Mirella Serri, firma della Stampa, è una collega della quale invidiamo il sapere scrivere sempre la cosa giusta, nei momenti giusti, sui fogli giusti. Da qualche tempo, lei che di formazione è un’italianista, è incline a pubblicare – l’ora funesta lo richiede! e anche il mercato... - fortunati saggi su «I giovani ribelli che sfidarono Mussolini», «Claretta l’hitleriana», «Le radici fasciste del maschilismo italiano», e, adesso, Nero indelebile, un pamphlet sulle radici, ovviamente «oscure», della destra-destra che la Meloni ha portato al potere. Un libro - figlio di molti articoli scritti all’epoca sulla Stampa per avallare la chat «Bella ciao» di Massimo Giannini - destinato al successo. E che avremmo voluto scrivere noi.

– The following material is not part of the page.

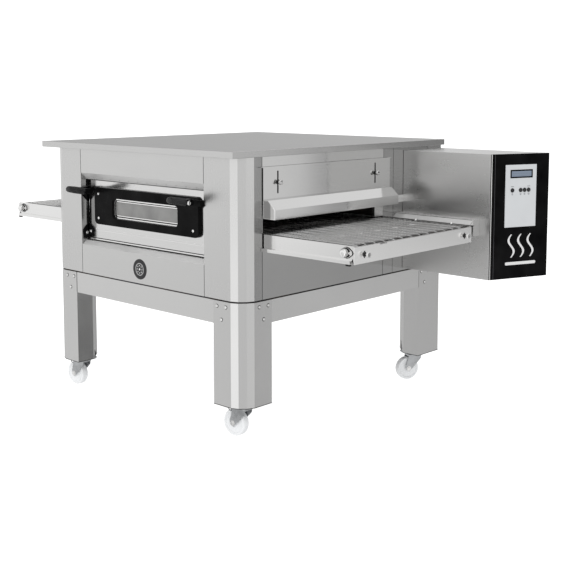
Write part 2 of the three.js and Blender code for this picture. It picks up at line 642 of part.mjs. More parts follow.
function door() {
  const x0 = RECESS_LEFT + DOOR_MARGIN;
  const x1 = RECESS_RIGHT - DOOR_MARGIN;
  const back = DOOR_FACE + DOOR_DEPTH;
  const half = WINDOW.width / 2;
  const windowOutline = (grow) => roundedRect(DOOR_CENTRE - half - grow, DOOR_CENTRE + half + grow,
    WINDOW.bottom - grow, WINDOW.top + grow, WINDOW.radius + grow);
  const tray = box(x0, x1, DOOR_FACE, back, DOOR_BOTTOM, DOOR_TOP);
  const hollow = box(x0 + THIN, x1 - THIN, DOOR_FACE + THIN, back + 5, DOOR_BOTTOM + THIN,
    DOOR_TOP - THIN);
  const port = prismY(windowOutline(4), DOOR_FACE - 5, back);
  part('door_panel', cut(tray, hollow, port), polishedSteel());

  const frameHalf = WINDOW_FRAME.width / 2;
  const outline = roundedRect(DOOR_CENTRE - frameHalf, DOOR_CENTRE + frameHalf,
    WINDOW_FRAME.bottom, WINDOW_FRAME.top, WINDOW_FRAME.radius);
  part('door_window_frame', prismY(outline, DOOR_FACE - GAP - WINDOW_FRAME.thickness,
    DOOR_FACE - GAP, [windowOutline(0)]), blackPaint());

  const glassFront = DOOR_FACE + THIN + GAP;
  part('door_glass', box(DOOR_CENTRE - half - 14, DOOR_CENTRE + half + 14, glassFront,
    glassFront + 4, WINDOW.bottom - 14, WINDOW.top + 14), windowGlass());

  part('door_handle_left', doorHandle(RECESS_LEFT, 1), blackPaint());
  part('door_handle_right', doorHandle(RECESS_RIGHT, -1), blackPaint());
}

// Arm along the recess side with its pivot plate and gusset, tabs folded onto the door, and a
// plate in front that carries a tapered grip; into = +1 or -1 along X.
function doorHandle(recess, into) {
  const outer = recess + into * ARM.gap;
  const inner = outer + into * ARM.thickness;
  const sheet = [Math.min(outer, inner), Math.max(outer, inner)];
  const back = DOOR_FACE - GAP;
  const arm = box(...sheet, ARM.near, back, HINGE_Z, DOOR_TOP);
  const pivotPlate = prismX([[HINGE_Y - 13, HINGE_Z - 23], [HINGE_Y + 6, HINGE_Z - 23],
    [back, HINGE_Z - 12], [back, HINGE_Z + 40], [HINGE_Y + 9, HINGE_Z + 38],
    [HINGE_Y - 16, HINGE_Z + 12]], ...sheet);
  const gusset = prismX([[GRIP_PLATE.near, GRIP_PLATE.bottom], [0, GRIP_PLATE.bottom - 4],
    [31, 812], [back, 812], [back, GRIP_PLATE.top], [GRIP_PLATE.near, GRIP_PLATE.top]], ...sheet);
  const tip = outer + into * TAB_WIDTH;
  const upperTab = prismY([[outer, 812], [tip, 868], [tip, GRIP_PLATE.top],
    [outer, GRIP_PLATE.top]], back - ARM.thickness, back);
  const lowerTab = prismY([[outer, HINGE_Z - 15], [tip - into * 8, HINGE_Z - 7],
    [tip, HINGE_Z + 17], [outer, HINGE_Z + 39]], back - ARM.thickness, back);
  const middle = recess + into * GRIP.inward;
  const plate = box(Math.min(outer, middle + into * GRIP.radius),
    Math.max(outer, middle + into * GRIP.radius), GRIP_PLATE.near,
    GRIP_PLATE.near + GRIP_PLATE.thickness, GRIP_PLATE.bottom, GRIP_PLATE.top);
  const block = box(middle - GRIP.radius, middle + GRIP.radius, GRIP_PLATE.near - GRIP_BLOCK,
    GRIP_PLATE.near + 1, GRIP.z - 12, GRIP.z + 12);
  const profile = [[0, 0], [12, 0], [GRIP.radius, 8], [GRIP.radius - 0.5, 52],
    [11.5, GRIP.length - 8], [8, GRIP.length], [0, GRIP.length]];
  const grip = new THREE.LatheGeometry(profile.map(vec2), 16).rotateX(Math.PI)
    .rotateX(THREE.MathUtils.degToRad(-GRIP.tilt))
    .translate(middle, GRIP_PLATE.near - GRIP_BLOCK + 3, GRIP.z);
  return join(arm, pivotPlate, gusset, upperTab, lowerTab, plate, block, grip);
}

// ---------------------------------------------------------------- control box

function controlBox() {
  const outer = [[1, BOX_NEAR], [BOX_NEAR_LENGTH, BOX_NEAR], [BOX_FAR_LENGTH, BOX_FAR],
    [1, BOX_FAR]];
  const slope = (BOX_FAR_LENGTH - BOX_NEAR_LENGTH) / (BOX_FAR - BOX_NEAR);
  const panelDepth = PANEL_THICKNESS * Math.hypot(1, slope);
  const shift = panelDepth + GAP;
  const planOutline = [outer[0], [outer[1][0] - shift, outer[1][1]],
    [outer[2][0] - shift, outer[2][1]], outer[3]];
  const solid = prismZ(planOutline, BOX_BOTTOM, BOX_TOP);
  const hollow = prismZ([[1 + THIN, BOX_NEAR + THIN], [600, BOX_NEAR + THIN],
    [600, BOX_FAR - THIN], [1 + THIN, BOX_FAR - THIN]], BOX_BOTTOM + THIN, BOX_TOP - THIN);
  const shaftHole = rodY(MOTOR.shaftHole, BOX_NEAR - 20, BOX_NEAR + 20, MOTOR_X, SHAFT_Z, 16);
  part('control_box_shell', cut(solid, hollow, shaftHole), brushedSteel());
  part('control_panel', prismZ([[outer[1][0] - panelDepth, BOX_NEAR], outer[1], outer[2],
    [outer[2][0] - panelDepth, BOX_FAR]], BOX_BOTTOM, BOX_TOP), blackGloss());

  const motor = join(
    box(MOTOR_X - GEARBOX.half, MOTOR_X + GEARBOX.half, GEARBOX.near, GEARBOX.far,
      SHAFT_Z - GEARBOX.half, SHAFT_Z + GEARBOX.half),
    rodY(MOTOR.radius, GEARBOX.far - 7, MOTOR.end, MOTOR_X, SHAFT_Z, 20),
    rodY(MOTOR.shaft, GUARD_NEAR + 12, GEARBOX.near + 8, MOTOR_X, SHAFT_Z, 12));
  part('gear_motor', motor, castMetal());

  const face = new THREE.Group();
  face.position.set(BOX_NEAR_LENGTH, BOX_NEAR, 0);
  face.rotation.z = Math.atan2(BOX_FAR - BOX_NEAR, BOX_FAR_LENGTH - BOX_NEAR_LENGTH);
  oven.add(face);
  const corners = [[KEYPAD.left, KEYPAD.bottom], [KEYPAD.right, KEYPAD.bottom],
    [KEYPAD.right, KEYPAD.top], [KEYPAD.left, KEYPAD.top]];
  const holes = BUTTON_PLACES.map((x) => circle(x, BUTTON_Z, BUTTON_RADIUS + 0.6, 16));
  part('keypad_plate', prismY(corners, -KEYPAD.thickness - GAP, -GAP, holes), greyKeypad(), face);
  BUTTON_PLACES.forEach((x, i) => {
    part(`button_${i + 1}`, rodY(BUTTON_RADIUS, -5.4, -1.9, x, BUTTON_Z, 16), blackPaint(), face);
  });
}

// ---------------------------------------------------------------- the whole oven

stand();
casters();
casing();
chamber();
conveyor();
part('exit_baffle', baffle(0, 1), brushedSteel());
part('entrance_baffle', baffle(-BODY_LENGTH, -1), brushedSteel());
door();
controlBox();

const extent = new THREE.Box3().setFromObject(oven);
oven.position.set(-(extent.min.x + extent.max.x) / 2, -(extent.min.y + extent.max.y) / 2, 0);

const assembly = new THREE.Group();
assembly.add(oven);

export default assembly;
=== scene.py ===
import math

import bmesh
import bpy
from mathutils import Matrix, Vector
from mathutils.geometry import convex_hull_2d


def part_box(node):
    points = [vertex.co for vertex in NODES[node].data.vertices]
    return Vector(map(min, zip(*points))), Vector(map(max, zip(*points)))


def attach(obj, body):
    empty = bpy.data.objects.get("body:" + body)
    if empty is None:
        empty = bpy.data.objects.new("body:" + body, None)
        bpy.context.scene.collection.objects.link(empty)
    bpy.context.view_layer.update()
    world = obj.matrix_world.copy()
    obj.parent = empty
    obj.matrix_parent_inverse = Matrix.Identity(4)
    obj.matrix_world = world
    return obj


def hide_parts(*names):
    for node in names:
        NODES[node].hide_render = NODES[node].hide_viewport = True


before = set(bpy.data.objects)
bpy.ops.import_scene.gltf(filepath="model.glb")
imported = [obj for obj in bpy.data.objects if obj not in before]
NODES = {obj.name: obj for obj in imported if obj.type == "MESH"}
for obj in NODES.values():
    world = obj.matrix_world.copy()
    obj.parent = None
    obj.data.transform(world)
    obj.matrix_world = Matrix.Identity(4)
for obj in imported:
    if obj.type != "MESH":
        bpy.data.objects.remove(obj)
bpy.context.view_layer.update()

MM = 0.001
EXIT_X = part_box("corner_post_front_exit")[1].x
FRONT_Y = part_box("corner_post_front_exit")[0].y


def at(x, y, z):
    """Point in the frame from millimetres off the drawing datum."""
    return Vector((EXIT_X + x * MM, FRONT_Y + y * MM, z * MM))


def from_datum(point):
    """Millimetres off the drawing datum from a point in the frame."""
    return Vector(((point.x - EXIT_X) / MM, (point.y - FRONT_Y) / MM, point.z / MM))


def low(node):
    """Lowest corner of a node in datum millimetres."""
    return from_datum(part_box(node)[0])


def high(node):
    """Highest corner of a node in datum millimetres."""
    return from_datum(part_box(node)[1])


# ------------------------------------------------------------------ dimensions, millimetres

BODY_FAR_X = low("corner_post_front_entrance").x
BODY_BACK = high("corner_post_rear_exit").y
BODY_BOTTOM = low("front_lower_panel").z
COVER_BOTTOM = low("top_cover").z
STAND_TOP = high("rail_front").z
RAIL_BOTTOM = low("rail_front").z
LEG_BOTTOM = low("leg_front_exit").z
LEG = high("leg_front_exit").x - low("leg_front_exit").x
RECESS_LEFT = low("front_upper_panel").x
RECESS_RIGHT = high("front_upper_panel").x
FRAME_NEAR = 106
FRAME_FAR = 805
SHAFT_Z = 732
SHAFTS = (387, -1534)
BODY_CENTRE = BODY_FAR_X / 2
ENDS = ((0, 1), (BODY_FAR_X, -1))      # end faces of the body and which way they face

CORNERS = {
    "front_exit": (0, 0, -1, 1),
    "front_entrance": (BODY_FAR_X, 0, 1, 1),
    "rear_exit": (0, BODY_BACK, -1, -1),
    "rear_entrance": (BODY_FAR_X, BODY_BACK, 1, -1),
}
CASTER_HEADINGS = {"front_exit": 5, "front_entrance": 5, "rear_exit": 62, "rear_entrance": -37}
BRAKED = ("front_exit", "front_entrance")
CASTER_INSET = LEG / 2
CASTER_TRAIL = 33


# ------------------------------------------------------------------ material helpers

def new_material(name):
    """Material with an empty node tree, and the tree."""
    material = bpy.data.materials.new(name)
    material.use_nodes = True
    tree = material.node_tree
    tree.nodes.clear()
    return material, tree


def add_node(tree, kind, **values):
    node = tree.nodes.new(kind)
    for key, value in values.items():
        setattr(node, key, value)
    return node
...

La Serri, al netto dell’idea che per avere la patente di antifascista tutta la destra dovrebbe iscriversi al Pd, è bravissima. Richiesta dai migliori talk show antimeloniani, da Rete4 a La7, di spietata efficacia nel denunciare il nuovo regime, è leggermente faziosa e con un tenue gnè-gnè; ma brava. Ieri ha scritto una lettera a Repubblica, in comparaggio professionale con Francesco Merlo, “Vai avanti tu che forse scoppia la polemica”..., per sbeffeggiare, col puntiglio delle professorosse, il ministro Giuli. Contro il quale, lei e tanti orfani dell’egemonia veltroniana, bisbigliarono fastidiose rimostranze quando fu nominato presidente del Maxxi.
Un museo dove, secondo la sua logica, ancora impera la tirannia di Giuli. Ma dove pure, ieri sera, ha presentato, con fiera posa antifascista, il proprio libro.
Sembra anche con discreto successo di pubblico.